Williams brought that broad perspective to the Tuck Board of Overseers in 2008, and he’s served as the chair since 2012. Jennifer Uhrig T’87 was on the board when Williams joined and has appreciated his easy-going style. “He’s willing to offer constructive criticism in a palatable way, which is critical,” she says. “He’s willing to step up and say something, but he always does it in a way that everybody’s comfortable with. That’s a talent: offering criticism in a way that doesn’t make people feel bad.”
Williams was the chair during an especially important time at Tuck: the transition from Paul Danos to Matthew Slaughter as dean. Williams acted as the bridge for the board. “He did a good job of keeping the board included, soliciting opinions, and making it an open process,” Uhrig says. “It’s a delicate balance because you have a committee charged with doing the work, but you also want everybody to feel like they can contribute, and that their voice is being heard, without having all 30 of us on the committee.”
Once officially in his new role, Dean Slaughter worked closely with Williams to help refine the board’s processes and engagement—starting with his generous willingness to extend his term as board chair. “Chris’s counsel has been amazing,” Slaughter says. “Our regularly scheduled conversations have ranged from the highest levels of strategy formulation to the most detailed questions of day-to-day operations.
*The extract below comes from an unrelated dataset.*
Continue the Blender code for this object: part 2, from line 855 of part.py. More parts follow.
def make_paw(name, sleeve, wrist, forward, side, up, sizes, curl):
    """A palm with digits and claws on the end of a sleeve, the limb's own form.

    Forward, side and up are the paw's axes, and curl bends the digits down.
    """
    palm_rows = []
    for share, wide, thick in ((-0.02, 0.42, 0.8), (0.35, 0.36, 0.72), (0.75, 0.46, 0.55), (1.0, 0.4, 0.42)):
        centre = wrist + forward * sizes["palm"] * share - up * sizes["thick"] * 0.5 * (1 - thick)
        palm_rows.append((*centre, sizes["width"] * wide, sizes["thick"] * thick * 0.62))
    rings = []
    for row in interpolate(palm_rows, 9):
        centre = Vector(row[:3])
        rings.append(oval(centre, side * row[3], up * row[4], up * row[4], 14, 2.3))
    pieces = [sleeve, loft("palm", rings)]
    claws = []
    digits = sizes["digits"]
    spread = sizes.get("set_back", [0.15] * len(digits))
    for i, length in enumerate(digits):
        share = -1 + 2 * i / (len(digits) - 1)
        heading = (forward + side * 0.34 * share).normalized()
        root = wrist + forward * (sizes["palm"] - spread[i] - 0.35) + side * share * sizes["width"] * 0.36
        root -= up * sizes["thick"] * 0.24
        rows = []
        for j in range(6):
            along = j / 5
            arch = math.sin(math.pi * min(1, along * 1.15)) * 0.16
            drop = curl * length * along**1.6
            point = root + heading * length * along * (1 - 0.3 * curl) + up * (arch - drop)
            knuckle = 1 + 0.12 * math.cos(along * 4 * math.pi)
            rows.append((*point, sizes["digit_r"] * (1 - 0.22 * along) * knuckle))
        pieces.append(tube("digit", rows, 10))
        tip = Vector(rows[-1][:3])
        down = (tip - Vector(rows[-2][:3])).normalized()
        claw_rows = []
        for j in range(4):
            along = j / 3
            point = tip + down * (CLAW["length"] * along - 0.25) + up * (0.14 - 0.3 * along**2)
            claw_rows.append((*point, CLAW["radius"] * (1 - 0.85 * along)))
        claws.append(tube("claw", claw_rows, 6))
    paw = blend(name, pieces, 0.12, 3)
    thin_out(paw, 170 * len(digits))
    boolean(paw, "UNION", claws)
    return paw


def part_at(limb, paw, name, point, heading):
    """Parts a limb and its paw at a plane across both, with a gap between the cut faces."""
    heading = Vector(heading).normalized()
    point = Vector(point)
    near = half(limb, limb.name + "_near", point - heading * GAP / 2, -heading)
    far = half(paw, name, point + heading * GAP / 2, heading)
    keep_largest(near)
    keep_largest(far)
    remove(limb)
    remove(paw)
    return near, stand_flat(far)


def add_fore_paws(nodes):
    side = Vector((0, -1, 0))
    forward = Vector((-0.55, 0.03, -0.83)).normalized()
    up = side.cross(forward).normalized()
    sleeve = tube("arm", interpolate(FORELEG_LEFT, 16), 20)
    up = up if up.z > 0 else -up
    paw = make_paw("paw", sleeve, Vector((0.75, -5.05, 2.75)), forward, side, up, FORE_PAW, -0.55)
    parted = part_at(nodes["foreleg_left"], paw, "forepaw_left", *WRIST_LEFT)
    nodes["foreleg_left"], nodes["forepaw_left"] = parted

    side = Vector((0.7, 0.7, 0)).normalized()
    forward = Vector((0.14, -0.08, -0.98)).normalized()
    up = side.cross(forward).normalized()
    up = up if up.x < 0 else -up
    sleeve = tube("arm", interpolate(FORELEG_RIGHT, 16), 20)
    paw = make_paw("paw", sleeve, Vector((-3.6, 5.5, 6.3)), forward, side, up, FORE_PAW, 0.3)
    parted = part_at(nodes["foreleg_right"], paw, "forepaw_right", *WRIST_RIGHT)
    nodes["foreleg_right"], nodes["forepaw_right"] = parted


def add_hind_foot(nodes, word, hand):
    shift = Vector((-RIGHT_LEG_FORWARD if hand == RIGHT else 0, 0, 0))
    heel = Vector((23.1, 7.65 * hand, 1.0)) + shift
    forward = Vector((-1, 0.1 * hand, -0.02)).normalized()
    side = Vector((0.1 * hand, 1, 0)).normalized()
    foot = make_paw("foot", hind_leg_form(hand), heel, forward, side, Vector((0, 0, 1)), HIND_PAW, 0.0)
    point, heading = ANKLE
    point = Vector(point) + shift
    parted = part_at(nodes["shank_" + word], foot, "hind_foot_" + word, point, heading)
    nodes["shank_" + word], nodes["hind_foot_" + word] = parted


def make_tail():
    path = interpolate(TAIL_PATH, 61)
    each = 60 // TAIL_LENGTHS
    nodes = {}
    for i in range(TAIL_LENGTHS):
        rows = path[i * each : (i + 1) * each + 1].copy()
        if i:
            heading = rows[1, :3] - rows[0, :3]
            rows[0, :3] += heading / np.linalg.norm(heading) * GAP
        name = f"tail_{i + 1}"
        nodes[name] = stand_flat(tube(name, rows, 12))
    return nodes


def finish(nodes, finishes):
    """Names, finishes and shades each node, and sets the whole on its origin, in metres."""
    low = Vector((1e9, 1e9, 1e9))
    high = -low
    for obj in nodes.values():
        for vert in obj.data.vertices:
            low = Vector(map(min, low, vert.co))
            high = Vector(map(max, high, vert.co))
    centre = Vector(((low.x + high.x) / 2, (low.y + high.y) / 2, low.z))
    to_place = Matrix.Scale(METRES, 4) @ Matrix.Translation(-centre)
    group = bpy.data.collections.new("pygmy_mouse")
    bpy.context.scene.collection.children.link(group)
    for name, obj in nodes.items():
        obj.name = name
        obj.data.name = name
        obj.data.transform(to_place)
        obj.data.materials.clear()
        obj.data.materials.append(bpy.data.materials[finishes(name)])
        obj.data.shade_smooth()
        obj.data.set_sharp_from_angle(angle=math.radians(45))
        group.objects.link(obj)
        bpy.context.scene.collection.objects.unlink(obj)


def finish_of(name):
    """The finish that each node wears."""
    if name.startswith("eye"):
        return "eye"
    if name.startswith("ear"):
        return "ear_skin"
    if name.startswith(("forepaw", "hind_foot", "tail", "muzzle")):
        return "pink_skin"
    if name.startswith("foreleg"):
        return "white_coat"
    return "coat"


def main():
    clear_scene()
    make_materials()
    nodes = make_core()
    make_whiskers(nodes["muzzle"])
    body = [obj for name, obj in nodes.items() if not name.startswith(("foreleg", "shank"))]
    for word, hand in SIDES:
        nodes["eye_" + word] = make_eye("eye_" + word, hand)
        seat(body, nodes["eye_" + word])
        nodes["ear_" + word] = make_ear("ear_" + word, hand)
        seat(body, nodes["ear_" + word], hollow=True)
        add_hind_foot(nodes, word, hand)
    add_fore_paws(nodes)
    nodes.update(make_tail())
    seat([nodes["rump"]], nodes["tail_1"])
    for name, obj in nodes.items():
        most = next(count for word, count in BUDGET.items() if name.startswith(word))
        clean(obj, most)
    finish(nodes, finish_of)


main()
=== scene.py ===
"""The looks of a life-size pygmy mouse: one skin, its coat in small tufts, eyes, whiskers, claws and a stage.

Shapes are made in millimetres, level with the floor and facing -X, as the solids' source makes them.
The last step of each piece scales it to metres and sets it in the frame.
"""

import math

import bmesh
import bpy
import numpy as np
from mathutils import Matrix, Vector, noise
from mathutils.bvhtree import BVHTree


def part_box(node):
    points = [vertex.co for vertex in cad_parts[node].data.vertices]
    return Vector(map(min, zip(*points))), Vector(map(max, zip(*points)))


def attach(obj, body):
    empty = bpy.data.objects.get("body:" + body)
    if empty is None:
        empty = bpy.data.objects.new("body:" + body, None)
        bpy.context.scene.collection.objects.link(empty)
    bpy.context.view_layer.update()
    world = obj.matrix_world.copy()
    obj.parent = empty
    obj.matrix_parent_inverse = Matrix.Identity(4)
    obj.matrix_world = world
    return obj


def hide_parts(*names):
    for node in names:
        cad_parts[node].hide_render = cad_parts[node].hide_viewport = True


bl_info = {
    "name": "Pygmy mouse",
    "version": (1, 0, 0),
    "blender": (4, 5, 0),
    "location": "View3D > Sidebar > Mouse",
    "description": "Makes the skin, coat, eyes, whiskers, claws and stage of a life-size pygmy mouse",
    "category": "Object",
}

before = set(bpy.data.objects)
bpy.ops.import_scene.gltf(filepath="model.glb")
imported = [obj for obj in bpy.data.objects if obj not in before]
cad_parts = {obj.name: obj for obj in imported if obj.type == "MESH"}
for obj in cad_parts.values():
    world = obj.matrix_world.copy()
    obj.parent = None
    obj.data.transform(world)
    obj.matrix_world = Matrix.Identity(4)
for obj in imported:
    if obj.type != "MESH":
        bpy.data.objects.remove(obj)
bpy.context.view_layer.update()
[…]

I have learned so much about leadership from Chris—and, not surprisingly given who he is, have had the chance to do so with optimism and good cheer all along the way.”
Williams is stepping down from the board in 2018, but he plans to stay in close contact with the school and its community, to continue those relationships he has built over the past 36 years. Indeed, it’s a habit he honed at Tuck.
“Business is about people,” says Robert Wallace. “Professor James Quinn made it very clear to me. It’s not about technology, or business processes and procedures. All those things are important, but at the end of the day it’s about relationships. I think Chris understands that. He learned that lesson very quickly.”